If the rumors are true, your first band was named after a Black Sabbath song. Did you get to see Sabbath on their farewell tour?

Grant Nicholas: Unfortunately not, but I did see them a few years back when they played Hyde Park in London.

In your early days as a musician, you were inspired by a lot of hard rock bands. What was your gateway into playing music that is more melodic and layered than early influences like Judas Priest and Black Sabbath?

Grant Nicholas: I listened to a lot of music growing up and was always interested in sound and production. Bands like Black Sabbath, Led Zeppelin, the Police, Sex Pistols, Neil Young, Pink Floyd, and Rush were definitely an influence.
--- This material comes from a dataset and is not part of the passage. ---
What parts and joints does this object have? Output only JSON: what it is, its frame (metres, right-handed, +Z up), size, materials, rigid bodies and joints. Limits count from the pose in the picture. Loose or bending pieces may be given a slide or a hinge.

I was also very into ELO, Tom Petty, and loved the guitar sounds and harmonies on the first Boston album.

Arguably Feeder’s break-through album was Echo Park, which Gil Norton produced. Was your selection of Gil as a producer inspired by his prior discography? Or was he someone you had known?

Grant Nicholas: I loved Gil’s work with the Pixies and Foo Fighters, so he was an obvious choice for us to work with. I also managed to get a meeting with him through our manager, as he was looking for someone to possibly co-write a song for a U.S. band he was producing at the time and I was mentioned. We went on to make three Feeder albums with Gil, and he is a very good friend to this day.

At what point for you did it feel like Feeder was a real career band, as opposed to a group dependent on singles?

Grant Nicholas: I think it was seeing our fanbase grow with each show we did and when we started to get booked to do big festivals like Reading. I remember hearing us on Radio 1 for the first time was a great moment.

What was your involvement with putting together your new Best Of? Did you select the retrospective tracks?

Grant Nicholas: I have been very involved and it has been a lot of work going through everything and getting the sequences right. We decided to just put singles and rarer double A-side singles on as there would have been too many tracks otherwise. It also includes a new body of work called Arrow, which gives people something new and brings a spark to the whole thing.

Where did the idea come from to combine your Best Of with nine new songs?

Grant Nicholas: I originally planned on just writing two or three new singles, but it grew into a body of work and added a new energy to the Best Of. It’s a celebration of old, classic and new.

Do you have a favorite of the songs on Arrow?

Grant Nicholas: I really like the title song “Arrow” and “Figure You Out.”

Is there an accomplishment with Feeder that you are most proud of?

Grant Nicholas: I think this Best Of is something we are proud of. But on a personal level, Comfort In Sound and All Bright Electric — our last studio album — are my favourite Feeder records.

As a musician, is there something you are still hoping to accomplish with your career?

Grant Nicholas: I think just reaching more people with our music and playing in different countries has always been our goal. I also try and push to write that perfect, timeless song that connects, whatever that may be.

Any idea if Feeder will be touring North America anytime in the near future?

Grant Nicholas: We would really love to come back, and it’s constantly in discussion in the Feeder camp. We still have fans there, but it’s a massive country so expensive to tour. We are however working on it and have some great memories of our days touring the U.S. in the mid-90s. The last time we toured there was for our Comfort in Sound album, which is crazy.

When not busy with music, how do you like to spend your free time?

Grant Nicholas: Music is a massive part of my life, but I have two children now, so I try and spend a lot of time with them. I travel to Europe with the family when I get a window in my schedule. I also love vintage stuff, especially cars and furniture.

Is there something you wish more people knew about you or Feeder?

Grant Nicholas: Feeder have always been a people’s band and that’s what still matters to us the most. When we connect with the music, we feel complete and it’s a dream to still be doing it.

Finally, Grant, any last words for the kids?

Grant Nicholas: Turn it up loud, it’s all about the tunes.